Some fans of the series said they found reading the book as dystopian as the show itself. "If you can't even have swastikas shown in a book about Nazis taking over America, please do not make books ever again," wrote one reviewer.

When Amazon drops a book from its store, it is as if it never existed. A recent Google search for Duke's My Awakening: A Path to Racial Understanding on Amazon yielded a link to a picture of an Amazon employee's dog. Amazon sellers call these dead ends "dog pages."

Some booksellers, who spoke on the condition of anonymity for fear of retaliation, said they had no problem with the retailer converting as many offensive books to dog pages as it wished.

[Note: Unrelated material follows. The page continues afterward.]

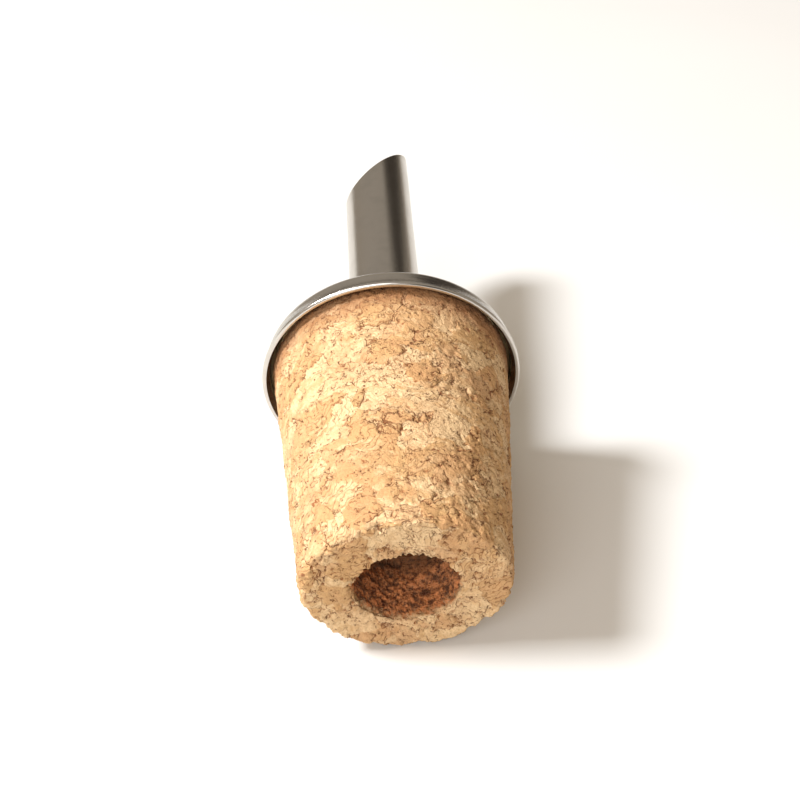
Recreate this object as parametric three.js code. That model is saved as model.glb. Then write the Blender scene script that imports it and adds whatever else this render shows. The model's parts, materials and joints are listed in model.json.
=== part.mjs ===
// A cork-stoppered liquor pour spout, lying at rest on its side.
// Units are millimetres. Each piece is turned about its own +Y axis, which runs from the small end of the
// cork to the tip of the spout, and the whole assembly is then tipped up until it rests on a table at z = 0.
import * as THREE from 'three';

// Driving dimensions. "Y" values are stations along the axis, measured from the small end of the cork.
const SEGMENTS = 24; // sides of a turned piece; each flat is wide enough for the part to rest on it
const TUBE_SEGMENTS = 48;
const CORNER_STEPS = 5; // chords in the collar's rounded corner and in the fillet's face

const CORK_END_RADIUS = 9.0;
const CORK_RIM_RADIUS = 11.6; // where the cork enters the collar
const CORK_EDGE = 0.5; // rounding of the small end
const CORK_EDGE_STEPS = 2;
const CORK_TOP_CHAMFER = 0.6;
const MOUTH_RADIUS = 4.5; // the wide bore at the small end
const MOUTH_DEPTH = 6.0;

const RIM_Y = 24.3; // front plane of the collar's skirt
const COLLAR_DEPTH = 2.75;
const COLLAR_RIM_RADIUS = 12.72; // widest point, at the back of the lip
const COLLAR_WALL_RADIUS = 12.4;
const COLLAR_CORNER = 1.2;
const BEAD_WIDTH = 0.25; // the flared lip at the free edge of the skirt
const BEAD_BLEND = 0.35;
const SHEET = 0.4;

const TUBE_RADIUS = 3.75;
const TUBE_WALL = 0.4;
const TUBE_TIP_Y = 62.5;
const BEVEL_HEIGHT = 8.8; // how much shorter the short side of the cut is
const BEVEL_DIRECTION = THREE.MathUtils.degToRad(-18); // where the long side is, from +X towards +Z

const FIT_GAP = 0.15; // radial room between the tube and what it passes through
const SEAT_GAP = 0.15; // room between faces that lie on each other
const FILLET_WIDTH = 1.1;
const FILLET_HEIGHT = 1.0;
const FILLET_EDGE = 0.05; // thickness of the fillet's feathered foot
const GLUE_THICKNESS = 0.25;

// Derived stations
const COLLAR_BACK_Y = RIM_Y + COLLAR_DEPTH;
const PLATE_Y = COLLAR_BACK_Y - SHEET; // inside face of the collar's plate
const CORK_TOP_Y = PLATE_Y - GLUE_THICKNESS - 2 * SEAT_GAP;
const CORK_SLOPE = (CORK_RIM_RADIUS - CORK_END_RADIUS) / RIM_Y;
const SLEEVE_RADIUS = TUBE_RADIUS + FIT_GAP; // holes that the tube passes through
const TUBE_SHORT_Y = TUBE_TIP_Y - BEVEL_HEIGHT; // short side of the cut
// The part lies on the lip and on the edge of the small end. The lip's face has the slope of that line, so
// that it lies flat on the table.
const REST_SLOPE = (COLLAR_RIM_RADIUS - corkRadius(CORK_EDGE)) / (RIM_Y + BEAD_WIDTH - CORK_EDGE);
const LIP_FRONT_RADIUS = COLLAR_RIM_RADIUS - REST_SLOPE * BEAD_WIDTH;

const MATERIALS = {
  cork: new THREE.MeshStandardMaterial({ color: 0xc99f6e, roughness: 0.9, metalness: 0 }),
  steel: new THREE.MeshStandardMaterial({ color: 0xb9b5ae, roughness: 0.22, metalness: 1 }),
  braze: new THREE.MeshStandardMaterial({ color: 0xa8a49c, roughness: 0.35, metalness: 1 }),
  glue: new THREE.MeshStandardMaterial({ color: 0xd9c79a, roughness: 0.4, metalness: 0 }),
};

// Points of an arc about (centreR, centreY), from one angle to another in degrees.
function arc(centreR, centreY, radius, from, to, steps) {
  return Array.from({ length: steps + 1 }, (_, i) => {
    const angle = THREE.MathUtils.degToRad(from + ((to - from) * i) / steps);
    return [centreR + radius * Math.cos(angle), centreY + radius * Math.sin(angle)];
  });
}

// A closed profile of [radius, station] pairs, turned about +Y. A flat of the polygon faces straight down,
// so that the piece rests on it without rocking.
function turned(profile, segments = SEGMENTS) {
  const points = [...profile, profile[0]].map(([r, y]) => new THREE.Vector2(r, y));
  return new THREE.LatheGeometry(points, segments, Math.PI / segments);
}

function corkRadius(y) {
  return CORK_END_RADIUS + CORK_SLOPE * y;
}

// Tapered plug with a wide mouth that narrows to the bore that grips the tube.
function corkStopper() {
  return turned([
    [CORK_END_RADIUS - CORK_EDGE, 0],
    ...arc(corkRadius(CORK_EDGE) - CORK_EDGE, CORK_EDGE, CORK_EDGE, -60, 0, CORK_EDGE_STEPS),
    [corkRadius(CORK_TOP_Y - CORK_TOP_CHAMFER), CORK_TOP_Y - CORK_TOP_CHAMFER],
    [corkRadius(CORK_TOP_Y) - CORK_TOP_CHAMFER, CORK_TOP_Y],
    [SLEEVE_RADIUS, CORK_TOP_Y],
    [SLEEVE_RADIUS, MOUTH_DEPTH],
    [MOUTH_RADIUS, MOUTH_DEPTH],
    [MOUTH_RADIUS, 0],
  ]);
}

// Pressed cup: a flat plate with a rounded corner and a short skirt that ends in a flared lip.
function collarCap() {
  const cornerR = COLLAR_WALL_RADIUS - COLLAR_CORNER;
  const cornerY = COLLAR_BACK_Y - COLLAR_CORNER;
  return turned([
    [LIP_FRONT_RADIUS, RIM_Y],
    [COLLAR_RIM_RADIUS, RIM_Y + BEAD_WIDTH],
    [COLLAR_WALL_RADIUS, RIM_Y + BEAD_WIDTH + BEAD_BLEND],
    ...arc(cornerR, cornerY, COLLAR_CORNER, 0, 90, CORNER_STEPS),
    [SLEEVE_RADIUS, COLLAR_BACK_Y],
    [SLEEVE_RADIUS, PLATE_Y],
    ...arc(cornerR, cornerY, COLLAR_CORNER - SHEET, 90, 0, CORNER_STEPS),
    [COLLAR_WALL_RADIUS - SHEET, RIM_Y + BEAD_WIDTH + BEAD_BLEND],
    [COLLAR_RIM_RADIUS - SHEET, RIM_Y + BEAD_WIDTH],
    [LIP_FRONT_RADIUS - SHEET, RIM_Y],
  ]);
}

// Straight tube, square at the end inside the cork and cut by a slanting plane at the tip.
function spoutTube() {
  const inner = TUBE_RADIUS - TUBE_WALL;
  const profile = [
    [TUBE_RADIUS, MOUTH_DEPTH],
    [TUBE_RADIUS, TUBE_TIP_Y],
    [inner, TUBE_TIP_Y],
    [inner, MOUTH_DEPTH],
  ];
  const geometry = turned(profile, TUBE_SEGMENTS);
  const position = geometry.getAttribute('position');
  for (let i = 0; i < position.count; i += 1) {
    if (position.getY(i) < TUBE_SHORT_Y) continue;
    const towardsLongSide =
      position.getX(i) * Math.cos(BEVEL_DIRECTION) + position.getZ(i) * Math.sin(BEVEL_DIRECTION);
    const share = (1 + towardsLongSide / TUBE_RADIUS) / 2; // 0 at the short side, 1 at the tip
    position.setY(i, TUBE_SHORT_Y + BEVEL_HEIGHT * share);
  }
  return geometry;
}

// Hollow-faced ring of filler metal that joins the tube to the collar's plate.
function brazeFillet() {
  const foot = COLLAR_BACK_Y + SEAT_GAP;
  const outer = SLEEVE_RADIUS + FILLET_WIDTH;
  const top = foot + FILLET_EDGE + FILLET_HEIGHT;
  const face = Array.from({ length: CORNER_STEPS + 1 }, (_, i) => {
    const angle = ((Math.PI / 2) * i) / CORNER_STEPS;
    return [outer - FILLET_WIDTH * Math.sin(angle), top - FILLET_HEIGHT * Math.cos(angle)];
  });
  return turned([[SLEEVE_RADIUS, foot], [outer, foot], ...face]);
}

// Bonding layer between the top of the cork and the inside of the collar's plate.
function glueDisc() {
  const outer = corkRadius(CORK_TOP_Y) - CORK_TOP_CHAMFER;
  const low = CORK_TOP_Y + SEAT_GAP;
  return turned([
    [outer, low],
    [outer, low + GLUE_THICKNESS],
    [SLEEVE_RADIUS, low + GLUE_THICKNESS],
    [SLEEVE_RADIUS, low],
  ]);
}

function piece(name, geometry, material) {
  const mesh = new THREE.Mesh(geometry, material);
  mesh.name = name;
  return mesh;
}

const pourer = new THREE.Group();
pourer.add(
  piece('cork_stopper', corkStopper(), MATERIALS.cork),
  piece('collar_cap', collarCap(), MATERIALS.steel),
  piece('spout_tube', spoutTube(), MATERIALS.steel),
  piece('braze_fillet', brazeFillet(), MATERIALS.braze),
  piece('glue_disc', glueDisc(), MATERIALS.glue),
);

// The assembly lies on the lip of the collar and the edge of the cork's small end, spout in the air.
const flatShare = Math.cos(Math.PI / SEGMENTS); // a flat's distance from the axis over a corner's
pourer.rotation.x = Math.atan(REST_SLOPE * flatShare);
pourer.updateMatrixWorld(true);
const bounds = new THREE.Box3().setFromObject(pourer, true);
pourer.position.set(0, -(bounds.min.y + bounds.max.y) / 2, -bounds.min.z);

const part = new THREE.Group();
part.add(pourer);

export default part;
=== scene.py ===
"""A cork pour spout lying on a pale table: fine meshes and procedural materials.

Every piece is round about the spout's own axis, so each is turned from a profile of (radius, station)
points in millimetres. A station is the distance along the axis from the cork's small end. The reach and the
stations of each piece are measured on its CAD node. The finished mesh is laid down along the axis, in metres.
"""
import json
import math

import bpy
import numpy as np
from mathutils import Matrix, Vector

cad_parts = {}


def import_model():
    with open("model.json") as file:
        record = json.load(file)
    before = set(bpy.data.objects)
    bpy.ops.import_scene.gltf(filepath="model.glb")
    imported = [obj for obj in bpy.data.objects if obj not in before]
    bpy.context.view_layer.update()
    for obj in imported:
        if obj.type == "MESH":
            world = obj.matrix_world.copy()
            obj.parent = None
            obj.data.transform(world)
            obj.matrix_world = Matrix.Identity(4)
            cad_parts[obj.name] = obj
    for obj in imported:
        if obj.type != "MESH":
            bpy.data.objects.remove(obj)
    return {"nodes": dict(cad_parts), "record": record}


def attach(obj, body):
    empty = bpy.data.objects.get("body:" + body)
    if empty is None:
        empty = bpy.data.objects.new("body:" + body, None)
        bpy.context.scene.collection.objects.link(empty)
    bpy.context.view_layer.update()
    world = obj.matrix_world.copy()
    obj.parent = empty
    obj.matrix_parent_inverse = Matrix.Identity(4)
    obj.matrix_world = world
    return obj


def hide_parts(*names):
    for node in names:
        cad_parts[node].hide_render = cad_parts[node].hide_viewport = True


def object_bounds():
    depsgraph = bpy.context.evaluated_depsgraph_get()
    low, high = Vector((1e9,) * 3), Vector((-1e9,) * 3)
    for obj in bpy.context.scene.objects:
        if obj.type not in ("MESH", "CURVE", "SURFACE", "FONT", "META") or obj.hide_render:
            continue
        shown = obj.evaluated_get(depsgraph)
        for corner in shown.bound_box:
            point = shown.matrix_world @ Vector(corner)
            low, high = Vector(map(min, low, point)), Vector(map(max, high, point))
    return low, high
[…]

Delzer, the proprietor of a secondhand store in Nashville, Tenn., called Defunct Books, has a different view. "If Amazon executives are so proud of their moral high ground, they should issue memos about which books they are banning instead of keeping sellers and readers in the dark," he said.

In 1998, when Amazon was an ambitious startup, its founder, Jeff Bezos, said, "We want to make every book available -- the good, the bad and the ugly." Customers' reviews, he said, would "let truth loose."

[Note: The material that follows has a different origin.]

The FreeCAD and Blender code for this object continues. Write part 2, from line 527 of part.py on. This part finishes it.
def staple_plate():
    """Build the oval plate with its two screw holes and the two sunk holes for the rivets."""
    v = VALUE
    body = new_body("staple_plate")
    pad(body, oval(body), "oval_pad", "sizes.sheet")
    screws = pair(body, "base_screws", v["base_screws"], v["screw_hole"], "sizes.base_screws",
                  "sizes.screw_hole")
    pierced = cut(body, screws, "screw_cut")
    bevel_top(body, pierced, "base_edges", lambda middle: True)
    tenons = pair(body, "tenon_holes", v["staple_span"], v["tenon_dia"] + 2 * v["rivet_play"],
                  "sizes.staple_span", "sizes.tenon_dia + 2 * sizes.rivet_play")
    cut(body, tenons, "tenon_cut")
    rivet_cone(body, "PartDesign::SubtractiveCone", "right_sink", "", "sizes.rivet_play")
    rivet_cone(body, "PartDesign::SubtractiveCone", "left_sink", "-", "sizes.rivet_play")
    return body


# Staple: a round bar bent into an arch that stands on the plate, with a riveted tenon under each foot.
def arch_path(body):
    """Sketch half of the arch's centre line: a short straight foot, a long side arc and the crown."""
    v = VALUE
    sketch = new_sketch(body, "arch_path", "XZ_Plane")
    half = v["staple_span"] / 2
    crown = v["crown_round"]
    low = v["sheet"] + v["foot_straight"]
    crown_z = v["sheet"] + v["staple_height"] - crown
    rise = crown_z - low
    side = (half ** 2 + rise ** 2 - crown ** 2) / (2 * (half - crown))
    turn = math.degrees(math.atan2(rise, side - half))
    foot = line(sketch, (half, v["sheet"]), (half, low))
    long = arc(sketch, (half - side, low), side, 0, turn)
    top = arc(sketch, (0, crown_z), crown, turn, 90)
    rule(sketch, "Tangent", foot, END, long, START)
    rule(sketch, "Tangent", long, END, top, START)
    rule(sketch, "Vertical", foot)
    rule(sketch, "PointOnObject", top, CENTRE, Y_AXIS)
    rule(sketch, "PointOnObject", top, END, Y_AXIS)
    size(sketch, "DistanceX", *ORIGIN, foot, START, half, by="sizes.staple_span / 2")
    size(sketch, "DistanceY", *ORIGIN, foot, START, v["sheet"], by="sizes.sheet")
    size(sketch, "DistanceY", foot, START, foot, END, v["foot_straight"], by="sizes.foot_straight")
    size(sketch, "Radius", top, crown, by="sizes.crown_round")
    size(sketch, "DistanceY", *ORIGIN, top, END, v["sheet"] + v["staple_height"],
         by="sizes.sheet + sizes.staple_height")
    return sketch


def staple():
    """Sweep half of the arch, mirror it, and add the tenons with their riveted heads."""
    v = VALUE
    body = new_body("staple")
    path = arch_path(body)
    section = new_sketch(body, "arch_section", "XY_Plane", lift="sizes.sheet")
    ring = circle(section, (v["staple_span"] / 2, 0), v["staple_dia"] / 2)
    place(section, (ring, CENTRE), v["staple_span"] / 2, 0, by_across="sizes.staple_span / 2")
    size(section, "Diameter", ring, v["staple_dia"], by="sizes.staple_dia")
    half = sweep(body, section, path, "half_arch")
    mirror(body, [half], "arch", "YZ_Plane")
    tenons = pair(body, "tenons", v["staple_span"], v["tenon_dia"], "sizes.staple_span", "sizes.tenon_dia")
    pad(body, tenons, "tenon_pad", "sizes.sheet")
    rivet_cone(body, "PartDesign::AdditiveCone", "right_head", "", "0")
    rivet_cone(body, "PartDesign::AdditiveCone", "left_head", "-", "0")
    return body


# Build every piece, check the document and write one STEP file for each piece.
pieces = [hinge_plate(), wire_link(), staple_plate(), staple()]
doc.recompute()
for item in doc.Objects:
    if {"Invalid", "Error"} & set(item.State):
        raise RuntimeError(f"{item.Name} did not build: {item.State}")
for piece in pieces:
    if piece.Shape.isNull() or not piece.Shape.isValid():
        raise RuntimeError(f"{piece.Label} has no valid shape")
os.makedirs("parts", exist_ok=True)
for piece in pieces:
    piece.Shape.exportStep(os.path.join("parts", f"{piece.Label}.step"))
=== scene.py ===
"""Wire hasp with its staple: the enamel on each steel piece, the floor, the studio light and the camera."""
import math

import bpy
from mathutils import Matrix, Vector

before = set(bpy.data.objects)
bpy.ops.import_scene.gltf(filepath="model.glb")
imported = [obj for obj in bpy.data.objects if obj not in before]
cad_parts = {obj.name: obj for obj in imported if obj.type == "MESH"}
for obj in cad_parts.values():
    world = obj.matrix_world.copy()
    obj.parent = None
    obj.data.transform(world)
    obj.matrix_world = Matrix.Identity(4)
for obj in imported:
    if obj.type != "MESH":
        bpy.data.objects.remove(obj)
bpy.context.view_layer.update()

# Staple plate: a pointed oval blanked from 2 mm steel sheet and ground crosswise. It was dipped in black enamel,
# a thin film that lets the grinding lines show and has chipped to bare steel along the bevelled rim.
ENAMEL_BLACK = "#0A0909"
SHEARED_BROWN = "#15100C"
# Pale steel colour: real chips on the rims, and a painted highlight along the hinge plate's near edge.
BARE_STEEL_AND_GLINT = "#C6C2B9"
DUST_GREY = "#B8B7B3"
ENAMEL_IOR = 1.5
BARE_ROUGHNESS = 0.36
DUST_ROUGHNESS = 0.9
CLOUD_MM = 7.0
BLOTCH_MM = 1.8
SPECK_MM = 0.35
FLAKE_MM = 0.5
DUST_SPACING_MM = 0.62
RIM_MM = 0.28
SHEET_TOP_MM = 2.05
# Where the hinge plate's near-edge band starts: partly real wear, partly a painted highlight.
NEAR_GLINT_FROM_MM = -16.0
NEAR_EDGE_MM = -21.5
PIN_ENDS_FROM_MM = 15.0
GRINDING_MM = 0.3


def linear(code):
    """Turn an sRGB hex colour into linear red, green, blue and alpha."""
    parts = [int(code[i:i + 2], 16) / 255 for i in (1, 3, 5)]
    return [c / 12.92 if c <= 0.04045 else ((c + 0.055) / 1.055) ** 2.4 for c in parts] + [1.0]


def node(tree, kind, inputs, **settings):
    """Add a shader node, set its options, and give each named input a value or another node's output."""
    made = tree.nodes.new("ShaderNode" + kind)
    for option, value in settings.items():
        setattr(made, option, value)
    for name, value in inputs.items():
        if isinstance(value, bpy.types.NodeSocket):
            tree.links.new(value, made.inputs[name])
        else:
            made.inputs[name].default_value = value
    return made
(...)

That expansive philosophy narrowed over the years. In 2010, when the news media discovered the self-published Pedophile's Guide to Love and Pleasure on the site, the retailer's first reaction was to hang tough.

"Amazon believes it is censorship not to sell certain books simply because we or others believe their message is objectionable," it said at the time.

That resolution wilted in the face of a barrage of hostility and boycott threats. Amazon pulled the book.

Deborah Caldwell-Stone, director of the American Library Association's Office for Intellectual Freedom, said Amazon has the same First Amendment right as any retailer.

"Amazon has a First Amendment right to pick and choose the materials they offer," she said. "Despite its size, it does not have to sponsor speech it finds unacceptable."

Retail bookstores rarely stock supremacist literature, for no other reason than it would alienate many customers. The question is whether Amazon, because of its size and power, should behave differently.

"I'm not going to argue for the wider distribution of Nazi material," said Danny Caine of the Raven Book Store in Lawrence, Kan., who is the author of a critical pamphlet, How to Resist Amazon and Why. "But I still don't trust Amazon to be the arbiters of free speech. What if Amazon decided to pull books representing a less despicable political viewpoint? Or books critical of Amazon's practices?"